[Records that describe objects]
============
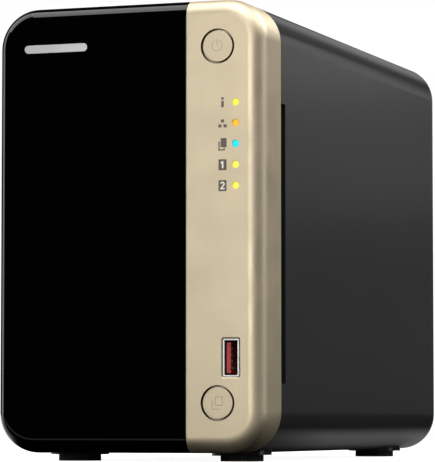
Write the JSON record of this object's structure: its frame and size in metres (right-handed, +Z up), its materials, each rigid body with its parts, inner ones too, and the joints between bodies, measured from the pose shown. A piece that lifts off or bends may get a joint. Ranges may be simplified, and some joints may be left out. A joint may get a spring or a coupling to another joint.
{
  "type": "nas enclosure",
  "caption": "Upright network storage box with a pull-off gloss cover over two drive trays, a gold control column and a matte case sleeve.",
  "frame": {"origin": "middle of the footprint, on the surface that the rubber feet stand on", "axes": "+X to the right seen from the front, +Y towards the rear, +Z up; the front faces -Y"},
  "size_m": [0.105, 0.2256, 0.1682],
  "materials": {
    "cover": "high gloss black",
    "badge": "satin silver",
    "column": "satin champagne metallic paint with a fine grain",
    "button": "satin champagne metallic paint",
    "light_yellow": "lit light pipe",
    "light_amber": "lit light pipe",
    "light_cyan": "lit light pipe",
    "usb_red": "moulded red plastic",
    "usb_blue": "moulded blue plastic",
    "case": "fine textured matte",
    "rubber": "matte",
    "steel": "zinc-plated sheet",
    "dark_steel": "black-zinc screws",
    "port_steel": "bright nickel-plated",
    "magnet": "nickel-plated magnet",
    "rear_paint": "textured black paint",
    "inner_plastic": "moulded matte",
    "tray_plastic": "moulded satin",
    "lever_plastic": "moulded satin",
    "clip_plastic": "moulded grey",
    "fan_plastic": "moulded matte",
    "board": "green solder mask",
    "chip": "epoxy package",
    "ribbon": "grey flat cable",
    "lead_sheath": "sleeved lead",
    "brass": "turned brass",
    "aluminium": "extruded, bead blasted",
    "reset_white": "moulded white"
  },
  "bodies": {
    "chassis": {"catch_plates": "steel", "front_frame": "inner_plastic", "control_column": "column", "status_light": "light_yellow", "network_light": "light_amber", "copy_light": "light_cyan", "disk_lights": "light_yellow", "light_holder": "inner_plastic", "front_usb_shell": "port_steel", "front_usb_tongue": "usb_red", "control_board": "board", "button_switches": "inner_plastic", "ribbon_cable": "ribbon", "case_sleeve": "case", "rubber_feet": "rubber", "panel_screws": "dark_steel", "base_plate": "steel", "drive_cage": "steel", "guide_rails": "inner_plastic", "backplane_board": "board", "sata_connectors": "inner_plastic", "board_link": "inner_plastic", "rear_panel": "rear_paint", "fan_guard": "rear_paint", "fan_frame": "fan_plastic", "fan_screws": "dark_steel", "fan_lead": "lead_sheath", "main_board": "board", "board_standoffs": "brass", "board_screws": "steel", "processor": "chip", "heat_sink": "aluminium", "memory_sockets": "inner_plastic", "memory_modules": "board", "board_chips": "chip", "coin_cell": "port_steel", "expansion_slot": "inner_plastic", "expansion_bracket": "port_steel", "network_jacks": "port_steel", "rear_usb_shells": "port_steel", "rear_usb_tongues": "usb_blue", "display_socket": "port_steel", "power_inlet": "inner_plastic"},
    "cover": {"front_cover": "cover", "cover_badge": "badge", "cover_magnets": "magnet"},
    "power_button": {"power_button": "button"},
    "copy_button": {"copy_button": "button"},
    "reset_button": {"reset_button": "reset_white"},
    "fan_rotor": {"fan_rotor": "fan_plastic"},
    "tray_1": {"tray_1_frame": "tray_plastic", "tray_1_front": "tray_plastic", "tray_1_pin": "port_steel", "tray_1_clips": "clip_plastic"},
    "tray_1_lever": {"tray_1_lever": "lever_plastic"},
    "tray_2": {"tray_2_frame": "tray_plastic", "tray_2_front": "tray_plastic", "tray_2_pin": "port_steel", "tray_2_clips": "clip_plastic"},
    "tray_2_lever": {"tray_2_lever": "lever_plastic"}
  },
  "joints": [
    {"name": "cover_pull", "type": "slide", "parent": "chassis", "child": "cover", "axis": [0, -1, 0], "range_m": [0, 0.24]},
    {"name": "tray_1_slide", "type": "slide", "parent": "chassis", "child": "tray_1", "axis": [0, -1, 0], "range_m": [0, 0.168]},
    {"name": "tray_1_lever_turn", "type": "hinge", "parent": "tray_1", "child": "tray_1_lever", "pos_m": [-0.0319, -0.1016, 0.053], "axis": [1, 0, 0], "range_deg": [0, 40]},
    {"name": "tray_2_slide", "type": "slide", "parent": "chassis", "child": "tray_2", "axis": [0, -1, 0], "range_m": [0, 0.168]},
    {"name": "tray_2_lever_turn", "type": "hinge", "parent": "tray_2", "child": "tray_2_lever", "pos_m": [0.003, -0.1016, 0.053], "axis": [1, 0, 0], "range_deg": [0, 40]},
    {"name": "power_button_press", "type": "slide", "parent": "chassis", "child": "power_button", "axis": [0, 1, 0], "range_m": [0, 0.001], "stiffness_N_per_m": 1500},
    {"name": "copy_button_press", "type": "slide", "parent": "chassis", "child": "copy_button", "axis": [0, 1, 0], "range_m": [0, 0.001], "stiffness_N_per_m": 1500},
    {"name": "reset_press", "type": "slide", "parent": "chassis", "child": "reset_button", "axis": [0, -1, 0], "range_m": [0, 0.0004], "stiffness_N_per_m": 2000},
    {"name": "fan_spin", "type": "hinge", "parent": "chassis", "child": "fan_rotor", "pos_m": [-0.012, 0.0955, 0.108], "axis": [0, 1, 0], "continuous": true}
  ],
  "couplings": [
    {"joint": "tray_1_slide", "follows": "cover_pull", "ratio": 0.7},
    {"joint": "tray_1_lever_turn", "follows": "cover_pull", "rad_per_m": 2.9},
    {"joint": "tray_2_slide", "follows": "cover_pull", "ratio": 0.7},
    {"joint": "tray_2_lever_turn", "follows": "cover_pull", "rad_per_m": 2.9}
  ]
}
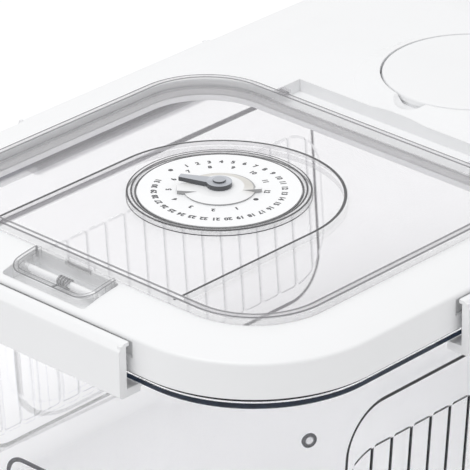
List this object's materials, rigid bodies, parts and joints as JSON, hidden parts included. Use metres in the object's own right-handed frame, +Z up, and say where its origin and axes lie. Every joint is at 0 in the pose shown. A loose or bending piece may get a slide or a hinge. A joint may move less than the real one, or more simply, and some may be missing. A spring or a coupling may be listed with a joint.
{
  "type": "rice storage container",
  "caption": "Clear drafted food tub with a white clip-on lid, a hinged clear flap carrying a date dial, a press latch and a round desiccant cap.",
  "frame": {"origin": "centre of the footprint on the surface the tub stands on", "axes": "+X along the front edge to the viewer's right, +Y from the latch at the front to the cap at the rear, +Z up"},
  "size_m": [0.2192, 0.3022, 0.1406],
  "materials": {
    "clear_tub": "clear, polished, faint cool tint",
    "clear_flap": "clear, polished",
    "white_lid": "white, satin gloss moulding",
    "white_clip": "white, satin gloss moulding",
    "white_cap": "white, satin gloss moulding",
    "white_dial": "white, semi-gloss",
    "grey_pointer": "cool grey, semi-gloss",
    "silicone": "translucent white, matt",
    "steel": "plain drawn wire and rod"
  },
  "bodies": {
    "tub": {"tub": "clear_tub"},
    "lid": {"lid": "white_lid", "lid_seal": "silicone", "desiccant_cup": "white_lid", "flap_hinge_pin_left": "steel", "flap_hinge_pin_right": "steel", "latch_axle": "white_dial", "latch_spring": "steel"},
    "flap": {"flap": "clear_flap", "flap_seal": "silicone", "dial_disc": "white_dial", "dial_ring": "clear_flap", "dial_pivot": "white_dial"},
    "pointer_white": {"pointer_white": "white_dial"},
    "pointer_grey": {"pointer_grey": "grey_pointer"},
    "latch": {"latch_button": "clear_flap"},
    "cap": {"cap": "white_cap", "cap_seal": "silicone"},
    "clip_front": {"clip_front": "white_clip"},
    "clip_rear": {"clip_rear": "white_clip"},
    "clip_left": {"clip_left": "white_clip"},
    "clip_right": {"clip_right": "white_clip"}
  },
  "joints": [
    {"name": "lid_lift", "type": "slide", "parent": "tub", "child": "lid", "axis": [0, 0, 1], "range_m": [0, 0.03]},
    {"name": "flap_hinge", "type": "hinge", "parent": "lid", "child": "flap", "pos_m": [0, 0.0271, 0.1311], "axis": [-1, 0, 0], "range_deg": [0, 105]},
    {"name": "white_pointer_turn", "type": "hinge", "parent": "flap", "child": "pointer_white", "pos_m": [0, -0.0564, 0.137], "axis": [0, 0, 1], "continuous": true},
    {"name": "grey_pointer_turn", "type": "hinge", "parent": "flap", "child": "pointer_grey", "pos_m": [0, -0.0564, 0.1385], "axis": [0, 0, 1], "continuous": true},
    {"name": "latch_press", "type": "hinge", "parent": "lid", "child": "latch", "pos_m": [0, -0.1325, 0.1287], "axis": [1, 0, 0], "range_deg": [0, 12], "stiffness_Nm_per_rad": 0.05, "springref_deg": -5.73},
    {"name": "cap_lift", "type": "slide", "parent": "lid", "child": "cap", "axis": [0, 0, 1], "range_m": [0, 0.025]},
    {"name": "clip_front_hinge", "type": "hinge", "parent": "lid", "child": "clip_front", "pos_m": [0, -0.1478, 0.1243], "axis": [-1, 0, 0], "range_deg": [0, 120]},
    {"name": "clip_rear_hinge", "type": "hinge", "parent": "lid", "child": "clip_rear", "pos_m": [0, 0.1478, 0.1243], "axis": [1, 0, 0], "range_deg": [0, 120]},
    {"name": "clip_left_hinge", "type": "hinge", "parent": "lid", "child": "clip_left", "pos_m": [-0.1063, 0, 0.1243], "axis": [0, 1, 0], "range_deg": [0, 120]},
    {"name": "clip_right_hinge", "type": "hinge", "parent": "lid", "child": "clip_right", "pos_m": [0.1063, 0, 0.1243], "axis": [0, -1, 0], "range_deg": [0, 120]}
  ],
  "couplings": [
    {"joint": "clip_front_hinge", "follows": "lid_lift", "rad_per_m": 69.8},
    {"joint": "clip_rear_hinge", "follows": "lid_lift", "rad_per_m": 69.8},
    {"joint": "clip_left_hinge", "follows": "lid_lift", "rad_per_m": 69.8},
    {"joint": "clip_right_hinge", "follows": "lid_lift", "rad_per_m": 69.8}
  ]
}
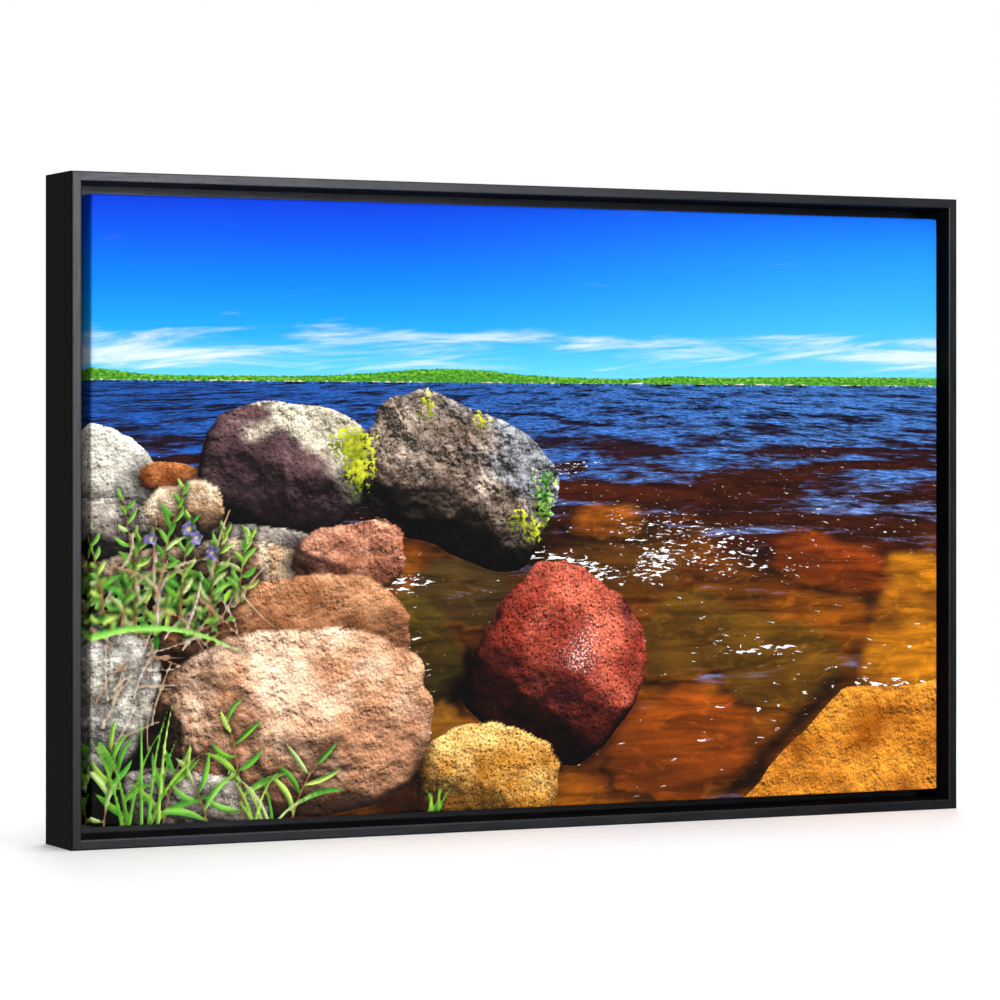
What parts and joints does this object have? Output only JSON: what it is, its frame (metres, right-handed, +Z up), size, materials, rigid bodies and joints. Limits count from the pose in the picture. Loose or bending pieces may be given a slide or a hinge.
============
Which lines in the listing above hold the word "shown"? Show each of them.

■ Answer to this problem
Write the JSON record of this object's structure: its frame and size in metres (right-handed, +Z up), its materials, each rigid body with its parts, inner ones too, and the joints between bodies, measured from the pose shown. A piece that lifts off or bends may get a joint. Ranges may be simplified, and some joints may be left out. A joint may get a spring or a coupling to another joint.
List this object's materials, rigid bodies, parts and joints as JSON, hidden parts included. Use metres in the object's own right-handed frame, +Z up, and say where its origin and axes lie. Every joint is at 0 in the pose shown. A loose or bending piece may get a slide or a hinge. A joint may move less than the real one, or more simply, and some may be missing. A spring or a coupling may be listed with a joint.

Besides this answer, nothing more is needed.